The companies don’t prescribe an answer, which is probably wise. Instead, they offer incremental tools. F5 ADSP’s support for hybrid cryptography lets customers modernize at their own pace. NetApp continues to position StorageGRID as the backbone for scalable AI data ingestion. Because the two platforms have been interoperable for years, the operational lift stays relatively low. Even so, hybrid environments have a way of revealing unexpected dependency edges, especially when encryption lifecycles get involved.
The broader context matters here too. Quantum-safe cryptography is moving out of research circles and into real-world planning. NIST has already standardized several post-quantum algorithms, and government agencies are beginning migration paths—for example, guidance from the US National Institute of Standards and Technology’s PQC program, which you can read about on their site. Enterprise vendors have been slower to move, partly because swapping cryptography in production systems is rarely straightforward.

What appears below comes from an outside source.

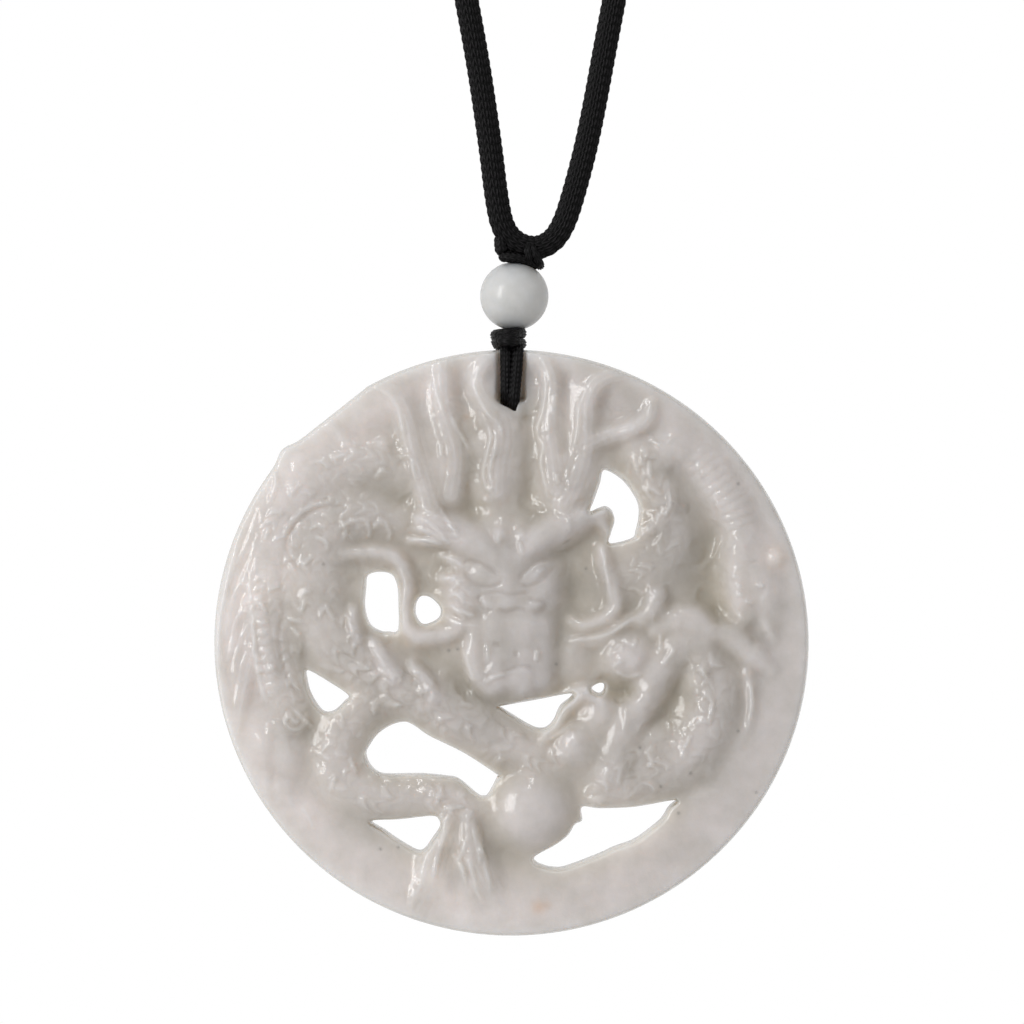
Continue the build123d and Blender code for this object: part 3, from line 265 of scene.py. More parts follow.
# Finer bars: horns, mane, whiskers, toes and hair
LOCKS = [
    Lock("horn_left", ((-27, 46), (-30, 55), (-33, 65), (-35, 75), (-39, 83), (-45, 88)),
         (5.5, 5.5, 5, 5, 5, 3.5), (0.72, 0.71, 0.69, 0.67, 0.63, 0.56)),
    Lock("horn_middle", ((-24, 95), (-23.6, 88), (-23, 80), (-21, 71), (-19, 62), (-20, 50)),
         (4, 5, 5.2, 5.6, 6, 5.5), (0.58, 0.64, 0.66, 0.67, 0.68, 0.69)),
    Lock("curl_left", ((-5, 98), (-10.5, 92), (-11.4, 86), (-8.4, 80), (-4.4, 75), (-3.4, 68), (-4.6, 60),
         (-4.6, 51)), (2.6, 3.8, 4.2, 4.6, 5.6, 6, 6, 5), (0.58, 0.66, 0.69, 0.71, 0.72, 0.72, 0.72, 0.72)),
    Lock("lock_right", ((10, 96), (13, 89), (13.2, 80), (12.4, 72), (13.4, 63), (15, 52)),
         (2.5, 3.8, 3.9, 4.2, 5, 6), (0.58, 0.66, 0.68, 0.7, 0.72, 0.74)),
    Lock("antler", ((18, 46), (22, 55), (24.8, 65), (25.2, 74), (26, 82), (30, 88), (37, 90.5)),
         (7, 6.6, 5, 4.6, 4.6, 4.4, 3), (0.77, 0.76, 0.75, 0.73, 0.7, 0.66, 0.58)),
    Lock("antler_branch", ((24, 65), (31.5, 69), (39.5, 71.5), (45.5, 75), (47, 80.5)),
         (4.4, 4.2, 4, 3.8, 2.6), (0.73, 0.72, 0.7, 0.67, 0.6)),
    Lock("fin", ((52.5, 54), (53.5, 47), (50, 41), (43.5, 36)), (2, 3.4, 3.8, 2), (0.62, 0.7, 0.7, 0.62)),
    Lock("whisker_left", ((-57, 30), (-46, 30.4), (-38.5, 28.5), (-34.8, 21), (-35.4, 13), (-35.2, 6),
         (-31, 2.2), (-24, 2.4), (-16, 5)), (2.4, 3.4, 3.4, 3.1, 2.8, 3.1, 3.8, 4, 3),
         (0.66, 0.69, 0.7, 0.7, 0.7, 0.71, 0.72, 0.73, 0.76)),
    Lock("whisker_right", ((30.4, 32), (31.5, 26), (34, 19), (35.2, 12.5), (31.2, 8), (24, 6), (20, 8)),
         (2, 3, 3.5, 3.6, 3.2, 2.8, 2), (0.67, 0.7, 0.72, 0.71, 0.67, 0.62, 0.56)),
    Lock("whisker_knob", ((48.4, 15.6), (47, 11), (43.6, 8)), (4.8, 5, 4), (0.75, 0.76, 0.72)),
    Lock("strand_right", ((20, 0.8), (27, 1.4), (33, 3.6), (40, 7.6), (45, 9)), (0.8, 1.2, 1.5, 2, 2.2),
         (0.66, 0.72, 0.73, 0.74, 0.74)),
    Lock("strand_low", ((25.5, -1.4), (29, -0.4), (33, 2.4)), (0.8, 1.2, 1), (0.6, 0.65, 0.66)),
    Lock("shoulder_band", ((49, 5), (55, 7), (61, 7), (66, 4)), (4.6, 6.4, 6.4, 5),
         (0.69, 0.705, 0.705, 0.69)),
    Lock("forearm", ((64, 1), (56.6, -1), (49.6, -10), (43.6, -20), (38, -29.5), (34, -38), (31.8, -45)),
         (6.4, 7.6, 7.4, 7.2, 7.2, 6.8, 5), (0.69, 0.73, 0.765, 0.785, 0.79, 0.78, 0.74)),
    Lock("claw_pearl", ((10, -34), (13.5, -28), (17.5, -22), (23, -17), (29, -17)), (1.4, 3, 3.6, 3.6, 3),
         (0.62, 0.7, 0.75, 0.76, 0.72)),
    Lock("flame", ((67, 4), (74, 1.6), (81, -3.4), (88, -10)), (4, 5.6, 5.6, 2.6),
         (0.68, 0.685, 0.66, 0.56)),
    Lock("flame_tip", ((84, 9), (86, 5), (88.5, 1)), (1.4, 2.2, 1.2), (0.6, 0.66, 0.6)),
    Lock("toe_left_1", ((-53, 11), (-52.5, 5), (-51.6, 0)), (2.4, 3.2, 2.6), (0.74, 0.8, 0.78)),
    Lock("toe_left_2", ((-46.5, 1), (-43, -4.5), (-39, -12)), (1.8, 3.4, 4), (0.76, 0.82, 0.82)),
    Lock("toe_left_3", ((-33.5, -6.5), (-29.5, -11.5), (-25.5, -18)), (1.8, 3.2, 3.6), (0.73, 0.8, 0.8)),
    Lock("nail_1", ((-82.5, -45), (-81.5, -50), (-80.5, -53)), (1.4, 1.4, 0.8), (0.64, 0.62, 0.56)),
    Lock("nail_2", ((-78.6, -46), (-77.6, -51), (-76.6, -54)), (1.5, 1.5, 0.8), (0.66, 0.64, 0.56)),
    Lock("nail_3", ((-75.4, -47), (-74.4, -52), (-72.6, -56)), (1.3, 1.3, 0.8), (0.66, 0.62, 0.56)),
    Lock("rim_bit", ((60, -52.2), (64, -51), (68.4, -49.4)), (1.3, 1.6, 1.9), (0.58, 0.6, 0.62)),
    Lock("rim_groove_lip", ((79, -9), (80.3, -17), (79.8, -27), (75, -36)), (1.2, 1.8, 1.8, 0.8),
         (0.57, 0.61, 0.6, 0.54)),
    Lock("left_ridge", ((-88, 26), (-87.6, 12), (-86.5, 1), (-84.5, -9), (-81.5, -20)),
         (0.8, 1, 1.1, 1.1, 0.6), (0.62, 0.66, 0.66, 0.64, 0.58)),
    Lock("arch_ridge", ((-62, 74.5), (-58, 71), (-53.5, 65.5)), (1.4, 2.2, 1.6), (0.62, 0.66, 0.66)),
    Lock("flow_1", ((66, 70), (72, 58), (78.5, 46)), (1.2, 1.6, 1.0), (0.58, 0.6, 0.6)),
    Lock("flow_2", ((75, 62), (83, 49), (88, 39)), (1.2, 1.6, 1.0), (0.55, 0.58, 0.58)),
    Lock("tuft_left", ((-20.6, -57), (-24.4, -66), (-27.4, -76), (-29.6, -84), (-31.6, -90)),
         (4, 6, 7, 6.6, 3.6), (0.68, 0.7, 0.68, 0.64, 0.56)),
    Lock("tuft_right", ((-14.6, -58), (-13.6, -69), (-9.6, -79), (-4.4, -89)), (4, 6, 7.4, 5),
         (0.68, 0.7, 0.67, 0.58)),
]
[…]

That is why partnerships like this tend to emphasize gradualism.
For AI architects and security teams, the immediate takeaway is that F5 and NetApp are tightening the integration between performance optimization and cryptographic modernization. It isn’t a sweeping reinvention of either platform. It is more of a directional signal—AI scale and PQC readiness aren’t separate initiatives anymore. They are starting to converge in the stack, forcing organizations to think about throughput and long-term confidentiality in the same breath.
F5 and NetApp are betting that solving those two needs together—faster AI data movement and protection against future decryption threats—will resonate with teams trying to balance operational pressure with long-term risk.